What the exercise asks: Output the lines that follow exactly as they are.
--- begin ---
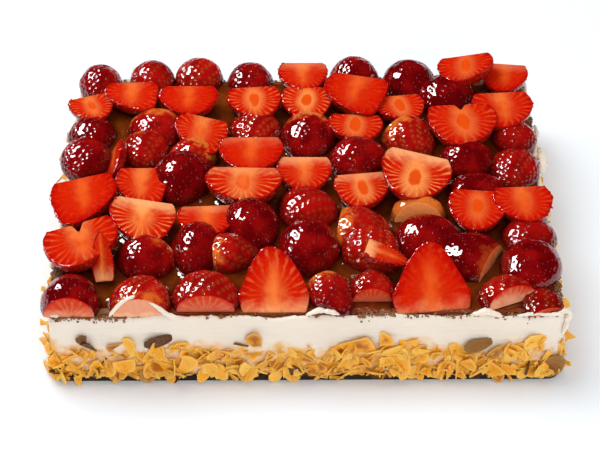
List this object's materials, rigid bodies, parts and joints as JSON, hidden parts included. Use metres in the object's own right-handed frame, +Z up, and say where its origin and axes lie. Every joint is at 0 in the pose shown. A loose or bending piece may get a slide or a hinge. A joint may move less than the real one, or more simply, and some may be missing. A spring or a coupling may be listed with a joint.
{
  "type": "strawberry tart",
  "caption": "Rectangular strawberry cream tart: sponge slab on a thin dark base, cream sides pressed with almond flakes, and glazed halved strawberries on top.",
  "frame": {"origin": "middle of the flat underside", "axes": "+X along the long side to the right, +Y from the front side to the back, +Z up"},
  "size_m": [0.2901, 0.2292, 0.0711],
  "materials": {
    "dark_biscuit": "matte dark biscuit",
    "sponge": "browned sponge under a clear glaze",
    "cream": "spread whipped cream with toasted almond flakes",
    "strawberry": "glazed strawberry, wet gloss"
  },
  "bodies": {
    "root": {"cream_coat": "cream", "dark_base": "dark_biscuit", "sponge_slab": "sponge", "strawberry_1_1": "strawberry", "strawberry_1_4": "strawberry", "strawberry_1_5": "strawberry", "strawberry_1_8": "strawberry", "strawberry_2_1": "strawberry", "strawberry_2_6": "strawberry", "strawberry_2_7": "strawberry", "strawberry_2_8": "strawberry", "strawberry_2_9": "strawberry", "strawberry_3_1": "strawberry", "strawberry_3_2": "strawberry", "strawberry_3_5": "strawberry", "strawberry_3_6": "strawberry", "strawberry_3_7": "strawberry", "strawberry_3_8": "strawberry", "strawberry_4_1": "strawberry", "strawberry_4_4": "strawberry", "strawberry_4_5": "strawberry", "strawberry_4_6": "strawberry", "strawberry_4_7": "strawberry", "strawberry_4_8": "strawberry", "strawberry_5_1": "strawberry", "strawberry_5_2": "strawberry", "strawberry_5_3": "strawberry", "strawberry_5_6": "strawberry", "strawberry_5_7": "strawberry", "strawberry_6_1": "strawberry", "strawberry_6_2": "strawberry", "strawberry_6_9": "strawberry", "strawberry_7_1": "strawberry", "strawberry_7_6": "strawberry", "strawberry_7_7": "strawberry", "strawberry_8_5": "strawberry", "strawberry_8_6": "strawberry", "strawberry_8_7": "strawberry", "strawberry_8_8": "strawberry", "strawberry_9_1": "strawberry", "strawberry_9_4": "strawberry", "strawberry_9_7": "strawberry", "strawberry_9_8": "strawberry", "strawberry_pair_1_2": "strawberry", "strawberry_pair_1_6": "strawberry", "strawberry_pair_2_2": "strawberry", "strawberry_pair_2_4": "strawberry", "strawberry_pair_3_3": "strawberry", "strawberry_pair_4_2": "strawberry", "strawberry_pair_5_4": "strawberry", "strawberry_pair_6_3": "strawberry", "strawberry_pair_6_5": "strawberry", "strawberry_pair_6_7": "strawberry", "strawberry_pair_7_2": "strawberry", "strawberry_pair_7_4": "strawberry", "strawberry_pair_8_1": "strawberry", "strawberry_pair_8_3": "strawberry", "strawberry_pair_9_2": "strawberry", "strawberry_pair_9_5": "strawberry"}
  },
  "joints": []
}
--- end ---
Complete output:
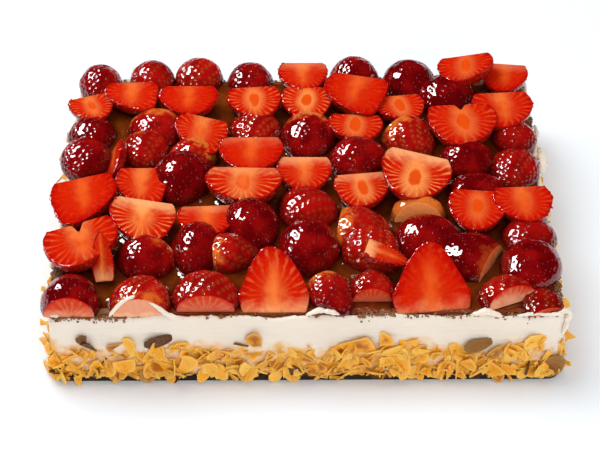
List this object's materials, rigid bodies, parts and joints as JSON, hidden parts included. Use metres in the object's own right-handed frame, +Z up, and say where its origin and axes lie. Every joint is at 0 in the pose shown. A loose or bending piece may get a slide or a hinge. A joint may move less than the real one, or more simply, and some may be missing. A spring or a coupling may be listed with a joint.
{
  "type": "strawberry tart",
  "caption": "Rectangular strawberry cream tart: sponge slab on a thin dark base, cream sides pressed with almond flakes, and glazed halved strawberries on top.",
  "frame": {"origin": "middle of the flat underside", "axes": "+X along the long side to the right, +Y from the front side to the back, +Z up"},
  "size_m": [0.2901, 0.2292, 0.0711],
  "materials": {
    "dark_biscuit": "matte dark biscuit",
    "sponge": "browned sponge under a clear glaze",
    "cream": "spread whipped cream with toasted almond flakes",
    "strawberry": "glazed strawberry, wet gloss"
  },
  "bodies": {
    "root": {"cream_coat": "cream", "dark_base": "dark_biscuit", "sponge_slab": "sponge", "strawberry_1_1": "strawberry", "strawberry_1_4": "strawberry", "strawberry_1_5": "strawberry", "strawberry_1_8": "strawberry", "strawberry_2_1": "strawberry", "strawberry_2_6": "strawberry", "strawberry_2_7": "strawberry", "strawberry_2_8": "strawberry", "strawberry_2_9": "strawberry", "strawberry_3_1": "strawberry", "strawberry_3_2": "strawberry", "strawberry_3_5": "strawberry", "strawberry_3_6": "strawberry", "strawberry_3_7": "strawberry", "strawberry_3_8": "strawberry", "strawberry_4_1": "strawberry", "strawberry_4_4": "strawberry", "strawberry_4_5": "strawberry", "strawberry_4_6": "strawberry", "strawberry_4_7": "strawberry", "strawberry_4_8": "strawberry", "strawberry_5_1": "strawberry", "strawberry_5_2": "strawberry", "strawberry_5_3": "strawberry", "strawberry_5_6": "strawberry", "strawberry_5_7": "strawberry", "strawberry_6_1": "strawberry", "strawberry_6_2": "strawberry", "strawberry_6_9": "strawberry", "strawberry_7_1": "strawberry", "strawberry_7_6": "strawberry", "strawberry_7_7": "strawberry", "strawberry_8_5": "strawberry", "strawberry_8_6": "strawberry", "strawberry_8_7": "strawberry", "strawberry_8_8": "strawberry", "strawberry_9_1": "strawberry", "strawberry_9_4": "strawberry", "strawberry_9_7": "strawberry", "strawberry_9_8": "strawberry", "strawberry_pair_1_2": "strawberry", "strawberry_pair_1_6": "strawberry", "strawberry_pair_2_2": "strawberry", "strawberry_pair_2_4": "strawberry", "strawberry_pair_3_3": "strawberry", "strawberry_pair_4_2": "strawberry", "strawberry_pair_5_4": "strawberry", "strawberry_pair_6_3": "strawberry", "strawberry_pair_6_5": "strawberry", "strawberry_pair_6_7": "strawberry", "strawberry_pair_7_2": "strawberry", "strawberry_pair_7_4": "strawberry", "strawberry_pair_8_1": "strawberry", "strawberry_pair_8_3": "strawberry", "strawberry_pair_9_2": "strawberry", "strawberry_pair_9_5": "strawberry"}
  },
  "joints": []
}